On July 11, New Orleans resident Bob Tucker, 50, a loss prevention specialist, was in town for a week on business, staying at the Hampton Inn in Green Tree. A former college football and baseball player, he’d been working out hard for the past two months, had lost 20 pounds and was feeling the best he’d felt since college. That Wednesday, after a rigorous workout at the hotel’s fitness center, he began to experience shortness of breath and then chest pain.
When the symptoms didn’t subside, he went down to the hotel’s front desk and asked if the shuttle could take him to the nearest hospital (the clerk said it was Allegheny General), but the shuttle was 15 minutes away. The clerk asked if he wanted an ambulance, and he said “No, thanks, I could probably drive myself.” He started to search for direction on his phone, and the last thing he recalls is saying, “Call 911,” before collapsing and becoming unresponsive.
The hotel staff started CPR. MRTSA was on the scene within four minutes, used the AED and got a pulse fairly quickly, says Jesse Siefert, MRTSA’s deputy chief of administration. Paramedics Dave Englert, Norm Feehan and David Terkel transported Tucker to St. Clair Hospital, using the latest technology en route to transmit his EKG to the Emergency Department, showing he was having a heart attack. This allowed the hospital to activate the cath lab and cardiologists, saving valuable time.
Cardiac catheterization showed Tucker as suffering from 100 percent blockage of the left anterior descending artery, often called the “widow maker.” A stent was inserted to clear the artery and within a hour of arriving at the hospital, Tucker was out of the cath lab and into recovery. His wife, Heather, flew in the next day and Tucker was released from the hospital July 13, feeling good enough to celebrate a 23rd wedding anniversary dinner at Monterrey Bay Fish Grotto.
MRTSA responds to about 800 calls a month, 15 to 20 of which are cardiac related. All the outcomes aren’t perfect, but this call went as smoothly as any paramedic or patient could hope—and everyone was thankful. “Mr. Tucker’s outcome is testament to the cooperative and innovative care provided by MRTSA and St. Clair Hospital,” Siefert says. “We encourage everyone to learn CPR and have seen again in this case how significant bystander CPR is to full recovery.
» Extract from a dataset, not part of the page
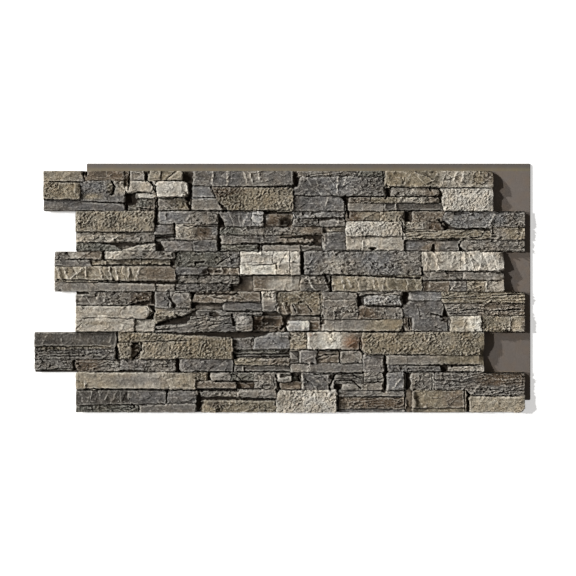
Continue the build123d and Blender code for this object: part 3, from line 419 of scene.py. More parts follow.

“Guys, I’m alive because of you,” Tucker, father of two, told the MRTSA staff in a letter after he returned home. “I have miles to run, charities to earn for, others to help. Thanks to you guys I can now pay it forward. None of this would be possible without your efforts. I owe the opportunity to have a ‘rest of my life’ to you guys. Do me a favor and tell your kids, your wives, girlfriends, moms and dads that Bob Tucker says you are a hero.” Tucker also credited cardiologists James Marcucci and Dave Burkey for the excellent care he received at St. Clair.
And he made a promise: “I’ve become a decent cook over my 29 years in Louisiana being tutored by my wife and her sisters and with cookbook lessons from John Besh, Emeril Lagasse, Paul Prudhomme and John Folse—none of which I rival, but I hold my own. I plan on cooking a meal to knock your socks off when I return; count on it”
Last Friday he did just that, spending eight hour at MRTSA’s Cypress Way headquarters cooking a Bayou-inspired dinner for 15 that included, among other things, shrimp bisque, Cajun salad, grillades and grits (often called Louisiana Brunch) and bananas foster. “It was reciprocal appreciation,” says Siefert, who doesn’t recall any such elaborate gesture of thanks in recent years. “We told him over and over how much we appreciated him taking time do to it.”
MRTSA is an American Heart Association Training Center with a staff of 52 instructors that holds about 600 classes and certifies more than 3500 people in CPR each year. If you enjoyed reading about this happy “beginning,” please take the time to review the following American Heart Associations stats :
—Nearly 383,000 out-of-hospital sudden cardiac arrests occur annually nationwide.
—88 percent of sudden cardiac arrests occur at home.
—Sadly, 70 percent of Americans may feel helpless to act during a cardiac arrest emergency because they do not know how to administer CPR or their training has significantly lapsed. Effective bystander CPR provided immediately after sudden cardiac arrest can triple a victim’s chance of survival, but only 32 percent of cardiac arrest victims get CPR from a bystander.